Highlights & Insights¶
- LiDAR Reflectance as an Illumination-Invariant Channel: Calibrating often-ignored LiDAR intensity information into material properties—a conceptually simple yet effective approach that could be transferred to other multimodal 3D reconstruction tasks.
- Directional Gaussians + Adaptive Transform: Salient Gaussians not only reduce parameters but also better fit the scene's topological structures (edges and planes); the salient transform allows natural propagation to non-LiDAR-covered regions.
- RGB-Reflectance Gradient Consistency: Instead of simply adding loss terms, cross-modal consistency is designed along direction and magnitude—constraining material boundaries more effectively than simple photometric/depth losses.
Limitations & Future Work¶
- LiDAR reflectance calibration assumes a Lambertian reflection model, which is inapplicable to specular reflections (e.g., wet roads, glass).
- Verified only on the Waymo dataset, without evaluating other datasets like nuScenes.
- The thresholds \(\tau_\text{max}=0.5, \tau_\text{min}=0.1\) for the salient transform are manually set hyperparameters.
- Robustness of the reflectance channel under varying weather conditions (e.g., rain, fog) has not been analyzed.
Related Work & Insights¶
- vs OmniRe: OmniRe is a representative method for multi-type Gaussian scene graphs but does not utilize LiDAR reflectance; LR-SGS incorporates the reflectance channel and salient Gaussians into a similar framework.
- vs StreetGS: StreetGS uses LiDAR to initialize Gaussians but does not extract feature points, nor does it utilize reflectance information.

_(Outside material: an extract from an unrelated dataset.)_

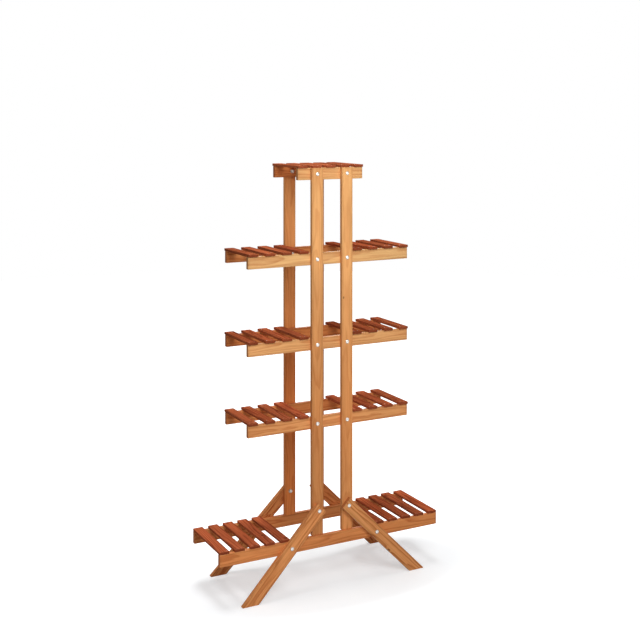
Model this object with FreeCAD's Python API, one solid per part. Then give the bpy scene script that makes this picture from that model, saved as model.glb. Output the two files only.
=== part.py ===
"""Five-tier plant stand of stained softwood boards, bolted together.

Frame: +X to the right, +Y to the back, +Z up, origin on the floor at the middle of the stand.
Tier 1 is the top shelf and tier 5 the bottom one. All lengths are in millimetres.
"""
import FreeCAD, Part
import math
import os

# ---------------------------------------------------------------------------
# Driving dimensions
# ---------------------------------------------------------------------------

# Board sections
frame_board_thickness = 14.0    # posts, rails and legs
post_width = 40.0
rail_height = 39.0
leg_width = 40.0
slat_width = 33.0
slat_thickness = 8.0
edge_rounding = 1.2             # radius on the edges of the boards

# Plan
post_centre_x = 55.0            # middle of a post, from the middle of the stand
post_clear_depth = 188.0        # between the inner faces of the front and back posts
top_rail_length = 240.0
wing_rail_length = 591.0        # tiers 2, 3 and 4
bottom_rail_length = 800.0
bottom_rail_step = 6.5          # the bottom rails' outer faces, outside those of the posts
wing_post_gap = 7.5             # from a post's side to the nearest slat, tiers 2, 3 and 4
bottom_wing_span = 242.0        # the slatted length at each end of tier 5
slat_overhang = 6.0             # past the rails' outer faces, tiers 1 to 4

# Heights
bottom_rail_underside = 130.0   # above the floor
rise_5_to_4 = 381.0             # from one tier's rails to the next tier's
rise_4_to_3 = 256.0
rise_3_to_2 = 277.0
rise_2_to_1 = 277.0

# Slat counts
top_slat_count = 5
wing_slat_count = 4             # on each side, tiers 2, 3 and 4
bottom_slat_count = 5           # on each side, tier 5

# Legs
leg_angle_deg = 45.0            # from the floor
leg_bolt_rise = 82.0            # upper leg bolt, above the foot of the post
leg_end_margin = 14.0           # from the upper leg bolt to the leg's square-cut end

# Post foot: a stub tenon in a mortise in the bottom rail
tenon_width = 24.0
tenon_thickness = 4.0
tenon_length = 16.0
tenon_side_clearance = 0.15
tenon_end_clearance = 0.8

# Bolts and nuts
bolt_diameter = 6.0
bolt_hole_clearance = 0.3       # radial
bolt_head_diameter = 12.5
bolt_head_height = 2.8
bolt_head_rim = 0.9             # straight side of the head under its dome
bolt_seat_margin = 0.5          # radial, of the spot-faced seats on the legs past the bolt heads
bolt_seat_depth = 0.2           # of those seats where they are shallowest
bolt_socket_flats = 4.0
bolt_socket_depth = 1.8
bolt_thread_end = 2.5           # thread that stands out past the nut
bolt_end_chamfer = 0.8
nut_flats = 10.0
nut_height = 6.0
nut_flange_diameter = 13.0
nut_flange_thickness = 1.3
nut_chamfer_deg = 30.0          # of the hexagon's free end
nut_thread_clearance = 0.05     # radial

# Brads
brad_diameter = 1.4
brad_head_diameter = 2.2
brad_head_thickness = 0.8
brad_length = 20.0
brad_spacing = 16.0             # between the two brads in a slat's end
brad_clearance = 0.05           # radial

# ---------------------------------------------------------------------------
# Places worked out from the driving dimensions
# ---------------------------------------------------------------------------

post_inner_y = post_clear_depth / 2
post_outer_y = post_inner_y + frame_board_thickness

rail_underside = {5: bottom_rail_underside}
rail_underside[4] = rail_underside[5] + rise_5_to_4
rail_underside[3] = rail_underside[4] + rise_4_to_3
rail_underside[2] = rail_underside[3] + rise_3_to_2
rail_underside[1] = rail_underside[2] + rise_2_to_1
rail_top = {tier: z + rail_height for tier, z in rail_underside.items()}
rail_middle = {tier: z + rail_height / 2 for tier, z in rail_underside.items()}

rail_length = {
    1: top_rail_length,
    2: wing_rail_length,
    3: wing_rail_length,
    4: wing_rail_length,
    5: bottom_rail_length,
}
# The posts stand on the bottom rails, which step out a little; the other rails lie inside the posts.
rail_outer_y = {tier: post_inner_y for tier in rail_length}
rail_outer_y[5] = post_outer_y + bottom_rail_step
rail_inner_y = {tier: y - frame_board_thickness for tier, y in rail_outer_y.items()}
slat_length = {tier: 2 * (y + slat_overhang) for tier, y in rail_outer_y.items()}
slat_length[5] = 2 * rail_outer_y[5]

post_foot_z = rail_top[5]
post_top_z = rail_top[1]
# The tenon lies in the middle of what the post and the bottom rail share.
tenon_y = (rail_inner_y[5] + post_outer_y) / 2

leg_angle = math.radians(leg_angle_deg)
leg_upper_bolt_z = post_foot_z + leg_bolt_rise
leg_lower_bolt_z = rail_middle[5]
leg_lower_bolt_x = post_centre_x + (leg_upper_bolt_z - leg_lower_bolt_z) / math.tan(leg_angle)
# A leg bears on the post at its upper bolt and on the bottom rail at its lower one, so it splays.
leg_splay = math.atan(bottom_rail_step / (leg_upper_bolt_z - leg_lower_bolt_z))
leg_size_y = frame_board_thickness / math.cos(leg_splay)
bolt_seat_radius = bolt_head_diameter / 2 + bolt_seat_margin
bolt_seat_sink = bolt_seat_depth + bolt_seat_radius * math.tan(leg_splay)

bolt_shank_length = 2 * frame_board_thickness + nut_height + bolt_thread_end
bolt_hole_radius = bolt_diameter / 2 + bolt_hole_clearance

X_AXIS = FreeCAD.Vector(1, 0, 0)
Y_AXIS = FreeCAD.Vector(0, 1, 0)
Z_AXIS = FreeCAD.Vector(0, 0, 1)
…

- vs TCLC-GS: TCLC-GS tightly couples LiDAR and camera but relies on colored meshes and octrees, leading to higher computational costs.
Rating¶
- Novelty: ⭐⭐⭐⭐ The combined design of the reflectance channel, salient Gaussians, and joint loss is novel, with each component clearly conceptualized.
- Experimental Thoroughness: ⭐⭐⭐⭐ 24 sequences across 4 kinds of scenarios + detailed ablation + scene editing demos.
- Writing Quality: ⭐⭐⭐⭐ Complete technical details, rich figures, and a clearly structured paper.
- Value: ⭐⭐⭐⭐ Significantly improves reconstruction quality in challenging driving scenarios (complex lighting, high speed).